THE STOCKHOLDER'S STATEMENT OF SUPPORT
On December 2, 1991, the Company adopted a Stockholder Rights Plan whereby the
Board may designate a stockholder owning 15% or more of the Company's stock a
hostile bidder and trigger the poison pill. On March 23,1998, the Board amended
the Stockholder Rights Plan to exclude American Meter and its affiliates.
On September 4, 1998, FamCo Value Income Partners, L.P. ("FamCo VIP") and its
affiliates disclosed ownership of 5.47% of Marcum common stock. Subsequently,
FamCo VIP and affiliates acquired more stock, making fillings disclosing
ownership of 12.83% of Marcum.
On September 25, 1998, the Company announced a stock buy-back plan using Company
money, while allowing to remain in force the 1998 Employee Stock Purchase Plan,
whereby the Company's management and Board could buy stock themselves at half
the current market price from the Company's Treasury. These two actions in
effect subsidized management's remuneration, while diluting earnings, lowering
book value and lowering shareholders' return-on-equity, thus generally
contributing to lower stock prices.
On October 6, 1998, the Board voted to re-set all insider stock options from
their previous exercise prices to two dollars a share, a reduction of over 50%
in all cases. Again, shareholder approval was never asked nor granted for this
lucrative transfer of value.
Marcum's "poison pill" restricts institutional stockholders from materially
increasing their commitment to Marcum by limiting open-market purchase of shares
from investors who may have no other means of achieving liquidity. It also
serves to insulate the Board from following its stockholders' corporate
governance directives.

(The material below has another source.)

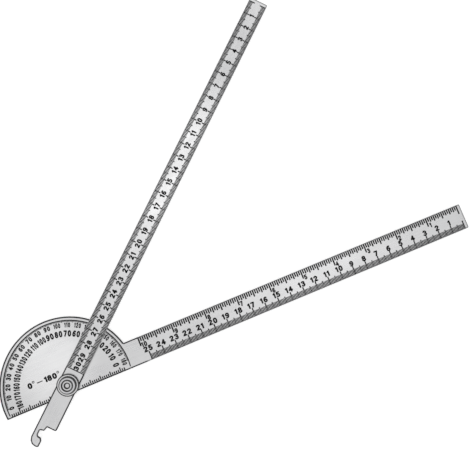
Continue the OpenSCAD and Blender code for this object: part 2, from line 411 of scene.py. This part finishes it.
# ------------------------------------------------------------------ closed meshes
class Shell:
    """Collects closed prisms in millimetres, in the row frame or turned with the moving arm."""

    def __init__(self, z0, z1, turn=0.0):
        self.v, self.f, self.z0, self.z1 = [], [], z0, z1
        self.c, self.s = math.cos(turn), math.sin(turn)

    def _put(self, x, y, z):
        self.v.append(((self.c * x - self.s * y) * MM, (self.s * x + self.c * y) * MM, z * MM))

    def prism(self, pts):
        """pts run anticlockwise seen from +Z."""
        n, b = len(pts), len(self.v)
        for x, y in pts:
            self._put(x, y, self.z0)
        for x, y in pts:
            self._put(x, y, self.z1)
        self.f.append([b + n + i for i in range(n)])
        self.f.append([b + n - 1 - i for i in range(n)])
        for i in range(n):
            j = (i + 1) % n
            self.f.append([b + i, b + j, b + n + j, b + n + i])

    def box(self, x0, x1, y0, y1, r=0.0):
        x0, x1, y0, y1 = min(x0, x1), max(x0, x1), min(y0, y1), max(y0, y1)
        self.prism([(x0, y0), (x1, y0), (x1, y1), (x0, y1)])

    def tick(self, x, y0, y1, w):
        """An etched line: its inner end is slightly rounded."""
        h = w / 2
        d = 1 if y1 > y0 else -1
        e = 0.45 * h
        pts = [(x - h, y0), (x + h, y0), (x + h, y1 - d * e), (x + h - e, y1), (x - h + e, y1), (x - h, y1 - d * e)]
        self.prism(pts if d > 0 else pts[::-1])

    def radial(self, a, r0, r1, w):
        """A radial line at angle a in degrees from r0 out to r1."""
        ca, sa, h = math.cos(math.radians(a)), math.sin(math.radians(a)), w / 2
        pts = [(r0, h), (r0, -h), (r1, -h), (r1, h)]
        self.prism([(ca * u - sa * v, sa * u + ca * v) for u, v in pts])

    def arc(self, a0, a1, r0, r1, step=2.0):
        n = max(2, int(round((a1 - a0) / step)))
        b = len(self.v)
        for i in range(n + 1):
            t = math.radians(a0 + (a1 - a0) * i / n)
            for r, z in ((r0, self.z0), (r1, self.z0), (r1, self.z1), (r0, self.z1)):
                self._put(r * math.cos(t), r * math.sin(t), z)
        for i in range(n):
            p, q = b + 4 * i, b + 4 * (i + 1)
            for k in range(4):
                m = (k + 1) % 4
                self.f.append([p + k, p + m, q + m, q + k])
        self.f.append([b + 3, b + 2, b + 1, b])
        e = b + 4 * n
        self.f.append([e, e + 1, e + 2, e + 3])

    def circle(self, cx, cy, r0, r1, n=20):
        b = len(self.v)
        for i in range(n):
            t = 2 * math.pi * i / n
            for r, z in ((r0, self.z0), (r1, self.z0), (r1, self.z1), (r0, self.z1)):
                self._put(cx + r * math.cos(t), cy + r * math.sin(t), z)
        for i in range(n):
            p, q = b + 4 * i, b + 4 * ((i + 1) % n)
            for k in range(4):
                m = (k + 1) % 4
                self.f.append([p + k, p + m, q + m, q + k])

    def glyph(self, ch, cx, cy, h, wx=1.0, turn=0.0):
        """One character, centred on cx, cy, h tall, its width scaled by wx, turned by turn radians."""
        vs, fs = GLYPH[ch][:2]
        ct, st, b = math.cos(turn), math.sin(turn), len(self.v)
        for x, y, up in vs:
            x, y = x * h * wx, y * h
            self._put(cx + ct * x - st * y, cy + st * x + ct * y, self.z1 if up else self.z0)
        self.f += [[b + i for i in f] for f in fs]

    def text(self, word, cx, cy, h, wx=1.0, turn=0.0, pitch=None):
        ws = [GLYPH[ch][2] * h * wx for ch in word]
        gap = 0.13 * h * wx
        total = sum(ws) + gap * (len(ws) - 1)
        x = -total / 2
        for ch, w in zip(word, ws):
            u = x + w / 2
            self.glyph(ch, cx + math.cos(turn) * u, cy + math.sin(turn) * u, h, wx, turn)
            x += w + gap
        return total

    def make(self, name, body, slot="black_fill"):
        me = bpy.data.meshes.new(name)
        me.from_pydata(self.v, [], self.f)
        me.validate()
        bm = bmesh.new()
        bm.from_mesh(me)
        bmesh.ops.recalc_face_normals(bm, faces=bm.faces)
        open_edges = [e for e in bm.edges if len(e.link_faces) != 2]
        if open_edges:
            raise RuntimeError(name + " isn't closed: " + str(len(open_edges)))
        bm.to_mesh(me)
        bm.free()
        me.materials.append(MAT[slot])
        o = bpy.data.objects.new(name, me)
        scene.collection.objects.link(o)
        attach(o, body)
        return o


def arc_pts(cx, cy, rx, ry, a0, a1, n=14, power=1.0):
    """Points on an ellipse from a0 to a1 degrees; a power under 1 squares it up a little."""
    out = []
    for i in range(n + 1):
        t = math.radians(a0 + (a1 - a0) * i / n)
        c, s_ = math.cos(t), math.sin(t)
        out.append((cx + rx * math.copysign(abs(c) ** power, c), cy + ry * math.copysign(abs(s_) ** power, s_)))
    return out


# centre lines of engraved digits, one unit tall with the stroke's width added
DIGIT_LINES = {
    "0": [arc_pts(0, 0, 0.20, 0.39, 0, 360, 28, 0.82)],
    "1": [[(0.05, -0.39), (0.05, 0.39), (-0.11, 0.25)]],
    "2": [arc_pts(0, 0.195, 0.20, 0.195, 165, -25, 12) + [(-0.20, -0.39), (0.21, -0.39)]],
    "3": [arc_pts(-0.01, 0.205, 0.19, 0.185, 150, -90, 14), arc_pts(-0.01, -0.185, 0.21, 0.205, 90, -150, 14)],
    "4": [[(0.09, -0.39), (0.09, 0.39), (-0.22, -0.15), (0.24, -0.15)]],
    "5": [[(0.18, 0.39), (-0.14, 0.39), (-0.17, 0.05)] + arc_pts(-0.005, -0.155, 0.21, 0.235, 125, -145, 14)],
    "6": [arc_pts(0, -0.17, 0.20, 0.22, 0, 360, 20), arc_pts(0.06, -0.10, 0.26, 0.49, 180, 62, 10)],
    "7": [[(-0.20, 0.39), (0.20, 0.39), (-0.06, -0.39)]],
    "8": [arc_pts(0, 0.20, 0.18, 0.19, 0, 360, 20), arc_pts(0, -0.19, 0.205, 0.20, 0, 360, 20)],
}
DIGIT_LINES["9"] = [[(-x, -y) for x, y in line] for line in DIGIT_LINES["6"]]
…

The limitation is unnecessary for assuring the usage of
tax loss carryforwards. The poison pill conveys the image of a management more
interested in itself than in stockholders. The poison pill's 15% beneficial
ownership limitation is discriminatory as the Board makes exceptions as it
pleases. In all instances, we can only conclude that the primary rationale for
maintaining the poison pill is Board and management entrenchment to the
detriment of outside shareholders. We believe that stockholders (the owners of
the Company), not the Board and management (the agents for the owners), should
have the right to decide what is or is not appropriate when it comes to
restricting share ownership. While management may offer empirical studies of
other companies with poison pills, the fact that the Company's common stock has
failed to perform during the existence of this poison pill argues strongly for
its immediate removal.
We propose that the Board terminate the existing Stockholder Rights Plan and
urge all stockholders to VOTE FOR this proposal.